Using the records below, quote only the span that opens with the line containing "Turn this picture" and closes with the line containing "REAR_SEAM_X = -3090.0", exactly and inclusively.

RECORDS SUPPLIED:
_ _ _ _ _
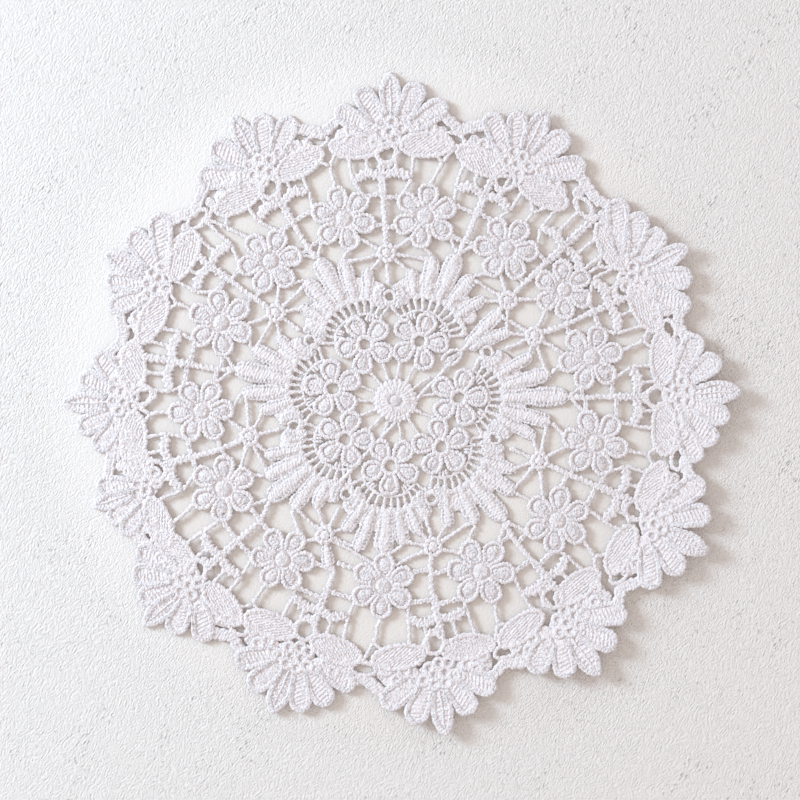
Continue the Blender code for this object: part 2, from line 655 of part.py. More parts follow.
_ _ _ _ _
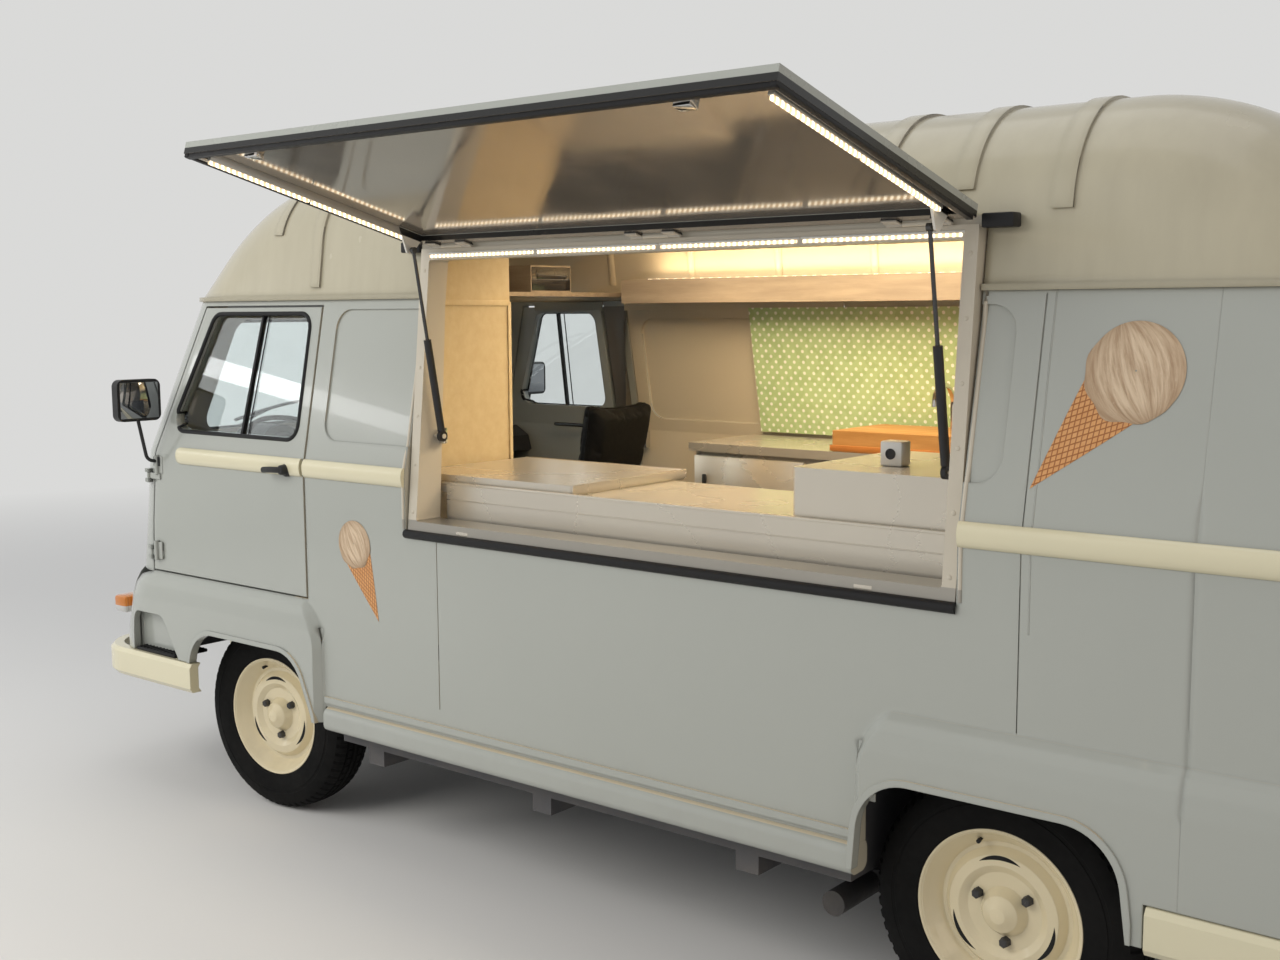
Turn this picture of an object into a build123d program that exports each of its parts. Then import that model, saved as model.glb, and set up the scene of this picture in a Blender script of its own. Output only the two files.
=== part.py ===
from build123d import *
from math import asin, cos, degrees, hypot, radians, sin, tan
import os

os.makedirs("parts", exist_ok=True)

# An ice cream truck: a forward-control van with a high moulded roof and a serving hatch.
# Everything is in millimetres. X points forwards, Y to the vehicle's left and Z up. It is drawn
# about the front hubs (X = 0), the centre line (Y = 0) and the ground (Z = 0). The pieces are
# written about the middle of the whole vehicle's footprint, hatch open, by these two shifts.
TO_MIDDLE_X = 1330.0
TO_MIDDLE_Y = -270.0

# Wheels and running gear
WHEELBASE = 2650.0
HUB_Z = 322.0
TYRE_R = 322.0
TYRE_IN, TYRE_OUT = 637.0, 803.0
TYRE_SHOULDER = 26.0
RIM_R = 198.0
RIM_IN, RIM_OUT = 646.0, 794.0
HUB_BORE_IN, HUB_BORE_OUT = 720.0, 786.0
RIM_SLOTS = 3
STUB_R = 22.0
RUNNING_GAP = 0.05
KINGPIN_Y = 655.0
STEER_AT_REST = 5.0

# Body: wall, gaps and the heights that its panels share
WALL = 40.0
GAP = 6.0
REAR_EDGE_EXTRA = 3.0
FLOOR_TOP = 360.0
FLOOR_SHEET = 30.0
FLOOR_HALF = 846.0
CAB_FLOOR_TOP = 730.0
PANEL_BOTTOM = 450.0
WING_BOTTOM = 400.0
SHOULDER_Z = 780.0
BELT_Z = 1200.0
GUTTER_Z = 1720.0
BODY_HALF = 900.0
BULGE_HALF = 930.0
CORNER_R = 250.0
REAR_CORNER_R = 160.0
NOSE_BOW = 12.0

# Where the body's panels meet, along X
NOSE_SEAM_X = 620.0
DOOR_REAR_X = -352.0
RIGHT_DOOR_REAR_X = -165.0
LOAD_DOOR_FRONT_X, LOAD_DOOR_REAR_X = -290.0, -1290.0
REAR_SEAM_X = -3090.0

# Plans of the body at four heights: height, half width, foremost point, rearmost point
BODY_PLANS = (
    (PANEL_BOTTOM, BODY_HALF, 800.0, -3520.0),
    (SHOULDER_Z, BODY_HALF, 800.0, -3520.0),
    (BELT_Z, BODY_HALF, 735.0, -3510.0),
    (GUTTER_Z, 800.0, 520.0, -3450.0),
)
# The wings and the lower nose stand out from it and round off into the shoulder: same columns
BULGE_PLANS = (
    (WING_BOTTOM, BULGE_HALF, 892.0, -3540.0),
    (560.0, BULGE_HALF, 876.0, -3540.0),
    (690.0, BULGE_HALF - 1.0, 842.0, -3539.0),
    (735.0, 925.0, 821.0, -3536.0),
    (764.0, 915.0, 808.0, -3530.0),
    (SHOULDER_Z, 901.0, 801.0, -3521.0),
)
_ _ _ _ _
REPLY:
Turn this picture of an object into a build123d program that exports each of its parts. Then import that model, saved as model.glb, and set up the scene of this picture in a Blender script of its own. Output only the two files.
=== part.py ===
from build123d import *
from math import asin, cos, degrees, hypot, radians, sin, tan
import os

os.makedirs("parts", exist_ok=True)

# An ice cream truck: a forward-control van with a high moulded roof and a serving hatch.
# Everything is in millimetres. X points forwards, Y to the vehicle's left and Z up. It is drawn
# about the front hubs (X = 0), the centre line (Y = 0) and the ground (Z = 0). The pieces are
# written about the middle of the whole vehicle's footprint, hatch open, by these two shifts.
TO_MIDDLE_X = 1330.0
TO_MIDDLE_Y = -270.0

# Wheels and running gear
WHEELBASE = 2650.0
HUB_Z = 322.0
TYRE_R = 322.0
TYRE_IN, TYRE_OUT = 637.0, 803.0
TYRE_SHOULDER = 26.0
RIM_R = 198.0
RIM_IN, RIM_OUT = 646.0, 794.0
HUB_BORE_IN, HUB_BORE_OUT = 720.0, 786.0
RIM_SLOTS = 3
STUB_R = 22.0
RUNNING_GAP = 0.05
KINGPIN_Y = 655.0
STEER_AT_REST = 5.0

# Body: wall, gaps and the heights that its panels share
WALL = 40.0
GAP = 6.0
REAR_EDGE_EXTRA = 3.0
FLOOR_TOP = 360.0
FLOOR_SHEET = 30.0
FLOOR_HALF = 846.0
CAB_FLOOR_TOP = 730.0
PANEL_BOTTOM = 450.0
WING_BOTTOM = 400.0
SHOULDER_Z = 780.0
BELT_Z = 1200.0
GUTTER_Z = 1720.0
BODY_HALF = 900.0
BULGE_HALF = 930.0
CORNER_R = 250.0
REAR_CORNER_R = 160.0
NOSE_BOW = 12.0

# Where the body's panels meet, along X
NOSE_SEAM_X = 620.0
DOOR_REAR_X = -352.0
RIGHT_DOOR_REAR_X = -165.0
LOAD_DOOR_FRONT_X, LOAD_DOOR_REAR_X = -290.0, -1290.0
REAR_SEAM_X = -3090.0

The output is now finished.